The bass John Entwistle wanted to be buried with: “Wonderful piece of Who history”
There was a deeply uncomfortable air around the death of John Entwistle. A nagging sense that no one quite knew what to feel beyond the obvious: it was a tragedy. He was just 57, which is no age at all, playing the best bass of his life, and still seemingly the glue holding The Who together long after Keith Moon’s death. Then, on the night before a major US tour in June 2002, he went to bed and never woke up.
To me, the most uncomfortable feeling was the forced sense of laddish pride everyone was trying to hide their grief with. Entwistle died in a Vegas hotel room, filled with enough cocaine to kill an actual Ox, while in bed with a stripper and notorious groupie Alycen Rowse, a woman who was not Entwistle’s long-term partner Lisa Pritchett-Johnson. It’s such a prototypical rock star death that people tried to pass it off as exactly the way he ought to have gone.
Yet John Entwistle had been the complete opposite of all that for basically his entire life. Sure, he’d lived just as hard as any member of The Who. There were Ox stories a-plenty as there should be, but Entwistle was also the adult in the room for most of The Who’s career. There was a reason that he was the one member of the band who was not going crazy on stage, jumping around and destroying his guitars like the rest of them.
It’s not that he was a calming presence, in fact quite the opposite. If the likes of Pete Townshend, Roger Daltrey and especially Moon had a reliable support to bounce back from, they could go as mental as they wanted without it spinning out of control. On a musical level, this meant they could do as they pleased while always having Thunderfingers’ steady, rhythmic bass playing to find their way back to the song with.
What was John Entwistle to the rest of The Who?
On a personal level, it meant that they could do the same, but Entwistle would always be the sensible one to get them out of any mishaps they might encounter. This showed the great legend of the bass to be something he’d always carried himself as better than, just an average rock star with an average rock star demise. That said, it wasn’t the only part of his death that illuminated some hitherto unknown sides of him.
In an interview promoting a re-release of Quadrophenia in 2011, Townshend made a surprisingly off-the-cuff admission about Entwistle that showed there were several hidden depths to the man. He said, “It wasn’t until the day of his funeral that I discovered that he’d spent most of his life as a freemason.”
However, at least one aspect of John Entwistle’s death chimes with the bass hero we all knew. The man wasn’t just a player of the bass guitar, he loved and respected the art form, as shown by the extensive bass guitar collection he kept at his palatial stately home Quarwood in Gloucestershire.

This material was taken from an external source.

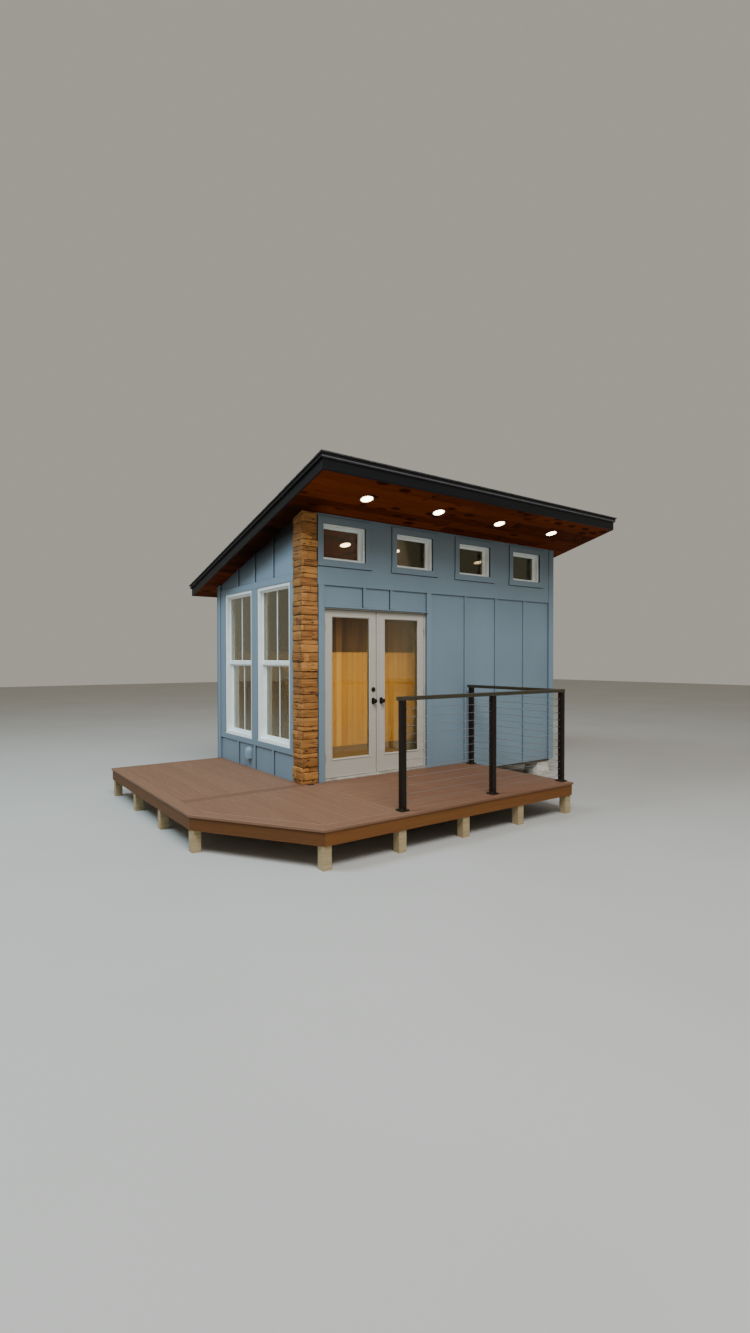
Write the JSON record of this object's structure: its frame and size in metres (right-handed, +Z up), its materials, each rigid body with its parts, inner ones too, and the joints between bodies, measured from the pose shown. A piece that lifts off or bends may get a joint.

When giving the host of a documentary being made about him a tour of his collection, the host stops by a tell-tale red Fender Precision bass.
The host immediately calls it a “wonderful piece of Who history” and Entwistle concurs, saying “that is the bass I’m gonna be buried with.” The Ox was nothing if not an old troll, though, because he immediately follows that statement up with, “which is a shame because I’m getting cremated, I think!”
As a man with a famously skewed sense of humour, perhaps the death of John Entwistle was precisely the way he wanted to go after all. Leave everyone guessing and perplexed, and pass into the next life with a small, knowing smile on your face.